What if you could have a do-over on your marriage vows? Knowing what you know now, what would you commit to your spouse in order to ensure a life-long happy marriage?
When I look back, I’m sure the 28 years old me (my age when I got married), could hardly imagine what it would take to see us through 50+ years of marriage. Our vows, while romantic and heartfelt at the time, were probably hopelessly naive.
So, now, 15 years what did I get right, what did I get wrong, and, most importantly, what did I miss?
I got a few right. We vowed to love and respect… that was a good one, for sure. We vowed to make time for weekend morning coffee and reading the newspaper together.., we have done this for 15 years and it has kept us close and gives us ways to connect intellectually. Seek new adventures together… this has proved to be the most important; we didn’t know what type of adventures we would want, but realizing them together has been really important.

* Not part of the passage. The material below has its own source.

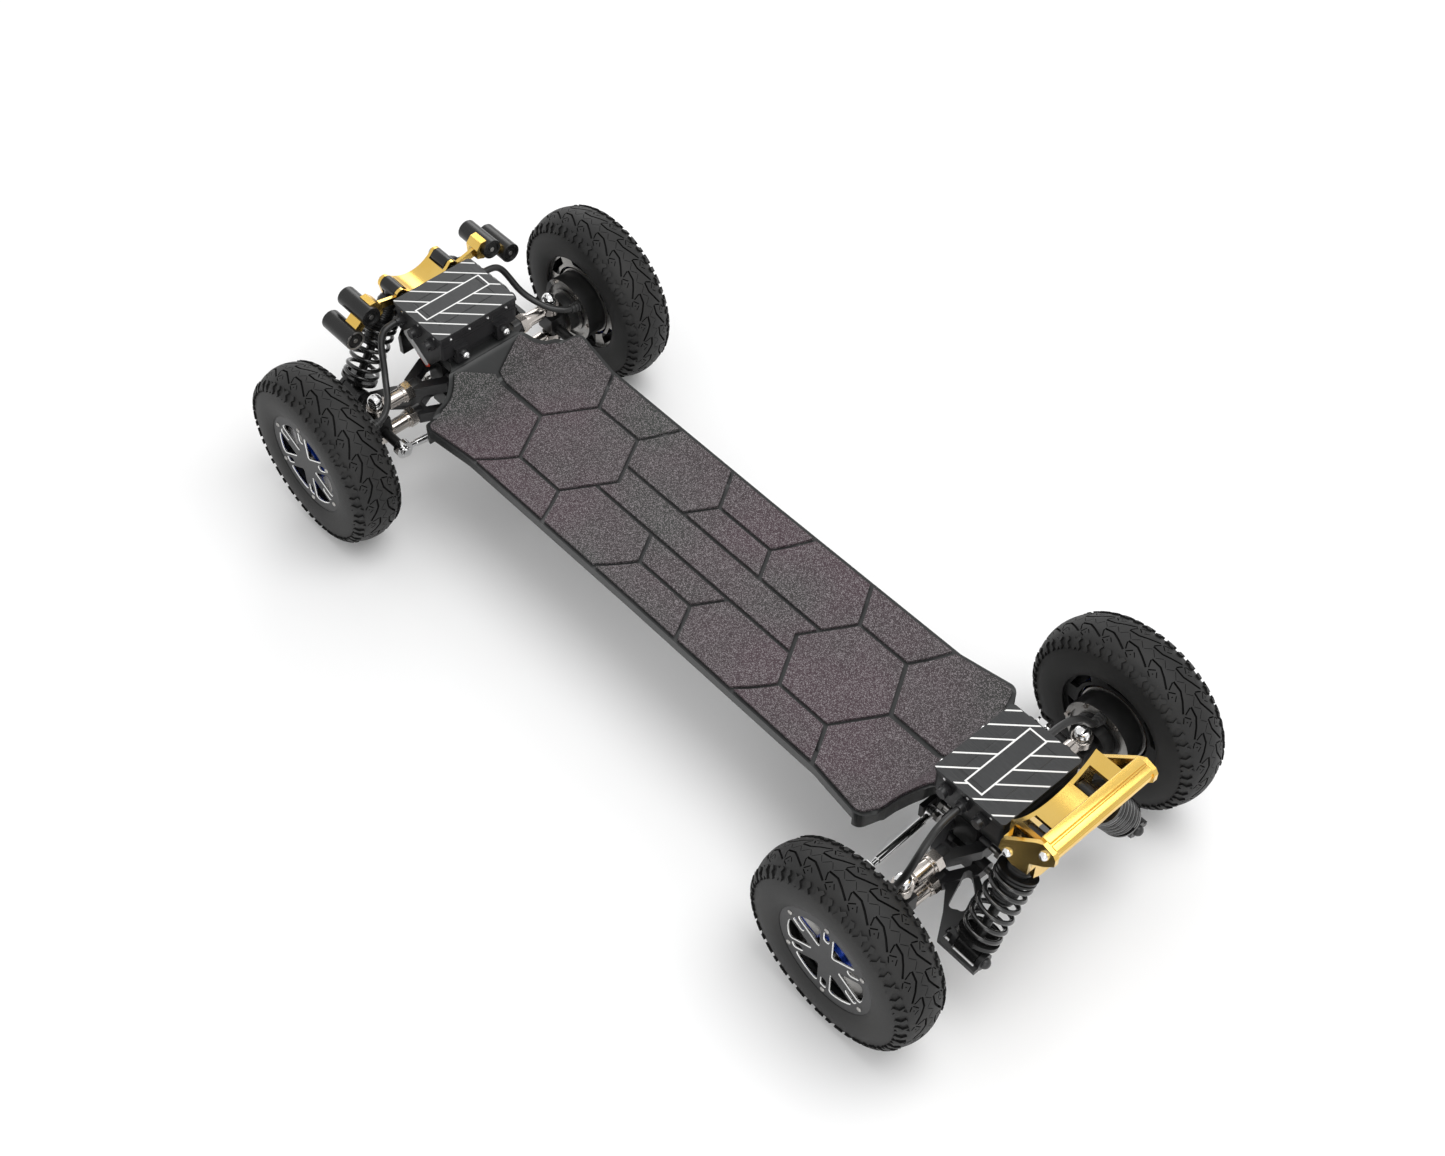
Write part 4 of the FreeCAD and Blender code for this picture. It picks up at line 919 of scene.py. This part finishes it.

We got a few wrong… or, if not wrong, at least they turned out to be far less important that we thought they would be. This is just us, but vows we had around romance and cherishing one another… this has not really been our thing. We are not too into grand romantic gestures; we tend to show our love and commitment through the things we do together that we enjoy day-to-day and week-to-week. In all honesty, we probably could be a little more diligent on the grand
If I had known then what I know now, there are a few I would have added:
– I would vow to find ways to keep myself interesting to my wife. I hadn’t anticipated how much I would change during my life and how necessary that change would be in staying interesting, both to myself and to others. One of the tricks to our happy marriage has been to continuously explore new hobbies, new interests and new ways of seeing things. We began music lessons at 38 years old… there is nothing more grounding, humbling and endearing that seeing your (very competent) partner struggle with something that is very difficult for them… and to make progress together.
– I would vow to continue to explore our sexuality together. As 28 year olds (she was 26) we really liked sex. But I honestly had not anticipated at 28 years old, that sex would still be important in my life as a 40 year old. Equally importantly, I could never have anticipated the ways that our sexuality would express itself at 40 years old. But what I should/could have known is that our sexual interest would evolve and that we could have committed to explore that evolution together. Another key to our successful relationship has been that we have always been honest about our sexual desires and we have found (exciting) ways for our sex lives to evolve to help each of us meet new interests and desires.
– I would vow to stay fit. Staying fit it pretty easy as a 28 years old, and I never gave to much thought. I know work at my fitness much harder, and I am convinced that one of the main reasons my wife and I have the energy and enthusiasm to keep our relationship fresh and interesting is because we have always stayed in good shape. Fitness goes us the energy to really maximize all other parts of our life and relationship.
The commitments we need to make sure a relationship endures and thrives over a lifetime are tough to predict when you’re young. Whether you are young or old now, what do you think you should be committing to to make sure you;re in it (with your spouse) for the long term?